4.3. Marketing staying on the job
Interestingly, our sources saw encouraging retirement as often easier than discouraging it. Said one: “Money can buy the decision to retire, but if they want to leave, they aren’t worrying about money, so you’ve lost your best tool.” Commented another: “Once they decide to leave, they may stay on for another year as a favor if somebody asks them, but they won’t stay long.”
To motivate delaying retirement, two executives mentioned keeping valuable employees at work on a project by promising a generous completion bonus. An energy company offers geophysicists each a mentoring opportunity: stay a year and pass on your knowledge, for a bonus. Beyond money, organizations with multiple locations offer choices: Ski country? Beaches? One HR executive said: “We offered the summer off and a month at Christmas to spend with grandchildren.”
Retiring but then returning as a consultant is a compromise offered by many organizations, of course. Either the employer or employee might suggest that compromise, and its attractiveness may depend on the nuances of a pension plan.

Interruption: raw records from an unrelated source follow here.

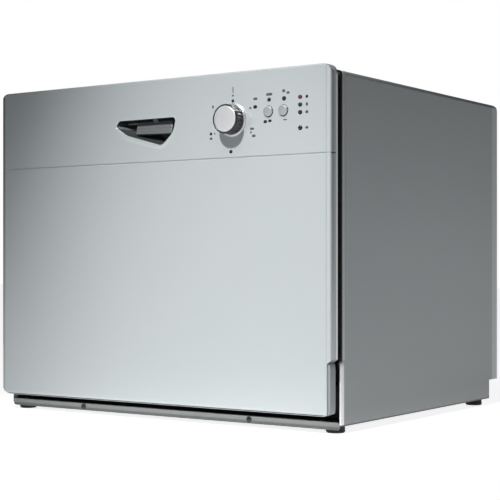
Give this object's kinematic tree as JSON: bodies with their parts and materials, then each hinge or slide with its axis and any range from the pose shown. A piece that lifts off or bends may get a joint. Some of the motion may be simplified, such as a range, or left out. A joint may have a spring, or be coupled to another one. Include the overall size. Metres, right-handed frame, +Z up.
{
  "type": "countertop dishwasher",
  "caption": "Compact countertop dishwasher with a drop-down door, a roll-out dish rack, a spray arm, a filter and a control panel above the door seam.",
  "frame": {"origin": "on the floor, in the middle of the closed machine's footprint", "axes": "+X to the viewer's right along the front, +Y from the door to the back, +Z up"},
  "size_m": [0.545, 0.496, 0.447],
  "materials": {
    "wrap_paint": "satin dark silver paint",
    "front_paint": "fine metallic silver paint",
    "fascia_plastic": "silver painted moulding",
    "stainless": "brushed stainless sheet",
    "zinc": "bright zinc plated steel",
    "spring_steel": "oiled spring steel",
    "black_plastic": "black moulded plastic",
    "grey_plastic": "mid grey moulded plastic",
    "pale_plastic": "pale grey moulded plastic",
    "strip_plastic": "silver plastic strip",
    "rubber": "black rubber",
    "mat": "bitumen damping mat",
    "foam": "pale fibre pad",
    "wire": "grey nylon coated wire",
    "chrome": "chromed plastic ring",
    "knob": "silver and dark grey moulding",
    "lens": "smoked lens",
    "board": "green circuit board",
    "heater": "heat-tinted steel tube",
    "catch": "blue push catch"
  },
  "bodies": {
    "cabinet": {"outer_wrap": "wrap_paint", "rear_panel": "zinc", "base_tray": "black_plastic", "base_walls": "black_plastic", "tray_posts": "black_plastic", "hose_recess": "black_plastic", "plinth": "strip_plastic", "plinth_screws": "zinc", "feet": "rubber", "tub": "stainless", "tub_frame": "stainless", "spring_tabs": "zinc", "tub_gasket": "rubber", "edge_seal": "rubber", "sound_mats": "mat", "rack_rails": "stainless", "hinge_brackets": "zinc", "door_springs": "spring_steel", "striker": "zinc", "sump": "grey_plastic", "filter_plate": "stainless", "heater": "heater", "spray_post": "grey_plastic", "circulation_pump": "black_plastic", "circulation_hose": "rubber", "drain_pump": "black_plastic", "drain_hose": "grey_plastic", "softener": "pale_plastic", "air_break": "pale_plastic", "inlet_valve": "pale_plastic", "inlet_hose": "pale_plastic", "cable_gland": "black_plastic"},
    "door": {"door_panel": "front_paint", "fascia": "fascia_plastic", "door_liner": "stainless", "door_insulation": "foam", "door_bottom_seal": "rubber", "hinge_arms": "zinc", "handle_cup": "grey_plastic", "latch_body": "black_plastic", "knob_bezel": "chrome", "program_switch": "black_plastic", "indicator_lenses": "lens", "control_board": "board", "dispenser_body": "grey_plastic"},
    "lever": {"handle_lever": "fascia_plastic"},
    "hook": {"latch_hook": "zinc"},
    "knob": {"program_knob": "knob"},
    "left_button": {"button_left": "fascia_plastic"},
    "right_button": {"button_right": "fascia_plastic"},
    "lid": {"dispenser_lid": "pale_plastic"},
    "catch": {"dispenser_catch": "catch"},
    "rinse_aid_cap": {"rinse_cap": "black_plastic"},
    "rack": {"rack_floor": "wire", "rack_end_walls": "wire", "rack_side_walls": "wire", "plate_tines": "wire", "wheel_brackets": "pale_plastic"},
    "front_wheel_pair": {"front_wheels": "pale_plastic"},
    "rear_wheel_pair": {"rear_wheels": "pale_plastic"},
    "shelf": {"cup_shelf": "wire"},
    "basket": {"cutlery_basket": "grey_plastic", "basket_cells": "grey_plastic", "basket_handle": "grey_plastic"},
    "arm": {"spray_arm": "grey_plastic"},
    "filter": {"filter_cup": "grey_plastic"},
    "salt_filler_cap": {"salt_cap": "pale_plastic"}
  },
  "joints": [
    {"name": "door_hinge", "type": "hinge", "parent": "cabinet", "child": "door", "pos_m": [0, -0.206, 0.066], "axis": [1, 0, 0], "range_deg": [0, 90], "stiffness_Nm_per_rad": 5.9, "deforming": ["door_springs"]},
    {"name": "rack_slide", "type": "slide", "parent": "cabinet", "child": "rack", "axis": [0, -1, 0], "range_m": [0, 0.188]},
    {"name": "front_wheels_spin", "type": "hinge", "parent": "rack", "child": "front_wheel_pair", "pos_m": [0, 0.01, 0.1215], "axis": [1, 0, 0], "continuous": true},
    {"name": "rear_wheels_spin", "type": "hinge", "parent": "rack", "child": "rear_wheel_pair", "pos_m": [0, 0.17, 0.1215], "axis": [1, 0, 0], "continuous": true},
    {"name": "shelf_fold", "type": "hinge", "parent": "rack", "child": "shelf", "pos_m": [-0.196, 0.02, 0.234], "axis": [0, -1, 0], "range_deg": [0, 85]},
    {"name": "basket_lift", "type": "slide", "parent": "rack", "child": "basket", "axis": [0, 0, 1], "range_m": [0, 0.1]},
    {"name": "handle_pull", "type": "hinge", "parent": "door", "child": "lever", "pos_m": [0, -0.217, 0.3925], "axis": [-1, 0, 0], "range_deg": [0, 14], "stiffness_Nm_per_rad": 0.25, "springref_deg": -14.32},
    {"name": "hook_lift", "type": "hinge", "parent": "door", "child": "hook", "pos_m": [0, -0.222, 0.4322], "axis": [1, 0, 0], "range_deg": [0, 9]},
    {"name": "knob_turn", "type": "hinge", "parent": "door", "child": "knob", "pos_m": [0.128, -0.23, 0.3865], "axis": [0, 1, 0], "continuous": true},
    {"name": "left_button_press", "type": "slide", "parent": "door", "child": "left_button", "axis": [0, 1, 0], "range_m": [0, 0.0025], "stiffness_N_per_m": 250, "springref_m": -0.001},
    {"name": "right_button_press", "type": "slide", "parent": "door", "child": "right_button", "axis": [0, 1, 0], "range_m": [0, 0.0025], "stiffness_N_per_m": 250, "springref_m": -0.001},
    {"name": "lid_slide", "type": "slide", "parent": "door", "child": "lid", "axis": [1, 0, 0], "range_m": [0, 0.05]},
    {"name": "catch_press", "type": "slide", "parent": "door", "child": "catch", "axis": [0, -1, 0], "range_m": [0, 0.0018], "stiffness_N_per_m": 250, "springref_m": -0.001},
    {"name": "rinse_cap_turn", "type": "hinge", "parent": "door", "child": "rinse_aid_cap", "pos_m": [0.054, -0.19, 0.24], "axis": [0, 1, 0], "range_deg": [0, 90]},
    {"name": "arm_spin", "type": "hinge", "parent": "cabinet", "child": "arm", "pos_m": [0, 0, 0.1013], "axis": [0, 0, 1], "continuous": true},
    {"name": "filter_turn", "type": "hinge", "parent": "cabinet", "child": "filter", "pos_m": [0.11, -0.096, 0.089], "axis": [0, 0, 1], "range_deg": [0, 90]},
    {"name": "salt_cap_turn", "type": "hinge", "parent": "cabinet", "child": "salt_filler_cap", "pos_m": [-0.112, -0.096, 0.0923], "axis": [0, 0, 1], "range_deg": [0, 180]}
  ],
  "couplings": [
    {"joint": "rack_slide", "follows": "door_hinge", "m_per_rad": 0.11968},
    {"joint": "front_wheels_spin", "follows": "door_hinge", "ratio": 13.298},
    {"joint": "rear_wheels_spin", "follows": "door_hinge", "ratio": 13.298},
    {"joint": "hook_lift", "follows": "handle_pull", "ratio": 0.636}
  ]
}
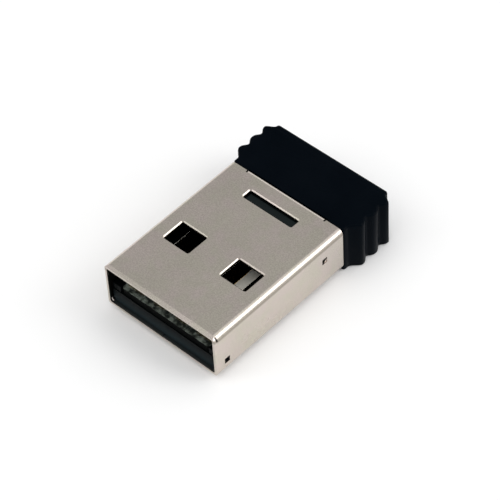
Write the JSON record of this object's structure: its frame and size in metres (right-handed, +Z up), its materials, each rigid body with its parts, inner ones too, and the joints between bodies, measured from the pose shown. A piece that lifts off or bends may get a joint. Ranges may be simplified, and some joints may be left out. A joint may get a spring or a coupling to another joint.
{
  "type": "usb bluetooth adapter",
  "caption": "Nano radio adapter: a folded steel plug shell over a board with four contacts, and a short black cap with scalloped grips at its sides.",
  "frame": {"origin": "middle of the base of the overall box, under the middle of the plug", "axes": "+X across the plug to the right, +Y from the mouth towards the cap, +Z up through the side that faces the contacts"},
  "size_m": [0.0134, 0.0204, 0.0049],
  "materials": {
    "plated_steel": "satin nickel plating on folded sheet",
    "cap_plastic": "fine satin moulding",
    "moulding_plastic": "satin moulding",
    "board_laminate": "glass-fibre board with clear lacquer",
    "gold_contact": "polished gold plating",
    "chip_epoxy": "fine matt moulding compound",
    "crystal_can": "nickel-plated lid",
    "antenna_ceramic": "unglazed",
    "filter_ceramic": "unglazed",
    "inductor_ceramic": "unglazed",
    "ferrite": "unglazed",
    "capacitor_body": "unglazed, tinned ends",
    "resistor_body": "dark film on ceramic, tinned ends"
  },
  "bodies": {
    "root": {"usb_shell": "plated_steel", "cap": "cap_plastic", "board_carrier": "moulding_plastic", "cover_block": "moulding_plastic", "circuit_board": "board_laminate", "power_contact": "gold_contact", "data_minus_contact": "gold_contact", "data_plus_contact": "gold_contact", "ground_contact": "gold_contact", "radio_chip": "chip_epoxy", "memory_chip": "chip_epoxy", "voltage_regulator": "chip_epoxy", "crystal": "crystal_can", "ceramic_antenna": "antenna_ceramic", "band_filter": "filter_ceramic", "antenna_inductor": "inductor_ceramic", "antenna_capacitor": "capacitor_body", "ferrite_bead": "ferrite", "supply_capacitor": "capacitor_body", "regulator_capacitor": "capacitor_body", "decoupling_capacitor_1": "capacitor_body", "decoupling_capacitor_2": "capacitor_body", "decoupling_capacitor_3": "capacitor_body", "decoupling_capacitor_4": "capacitor_body", "decoupling_capacitor_5": "capacitor_body", "decoupling_capacitor_6": "capacitor_body", "crystal_capacitor_1": "capacitor_body", "crystal_capacitor_2": "capacitor_body", "data_plus_resistor": "resistor_body", "data_minus_resistor": "resistor_body", "pull_up_resistor": "resistor_body"}
  },
  "joints": []
}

However, one relevant issue is scrutiny by the Internal Revenue Service, which takes responsibility for protecting employees from organizations that treat them as employees while categorizing them as contract workers. Internal Revenue Service (1987) language warns:
Generally the relationship of employer and employee exists when the person or persons for whom the services are performed have the right to control and direct the individual who performs the services, not only as to the result to be accomplished by the work but also as to the details and means by which that result is accomplished. That is, an employee is subject to the will and control of the employer not only as to what shall be done but as to how it shall be done. In this connection, it is not necessary that the employer actually direct or control the manner in which the services are performed; it is sufficient if the employer has the right to do so. . .and it is of no consequence that the employee is designated as a partner, coadventurer, agent, independent contractor, or the like.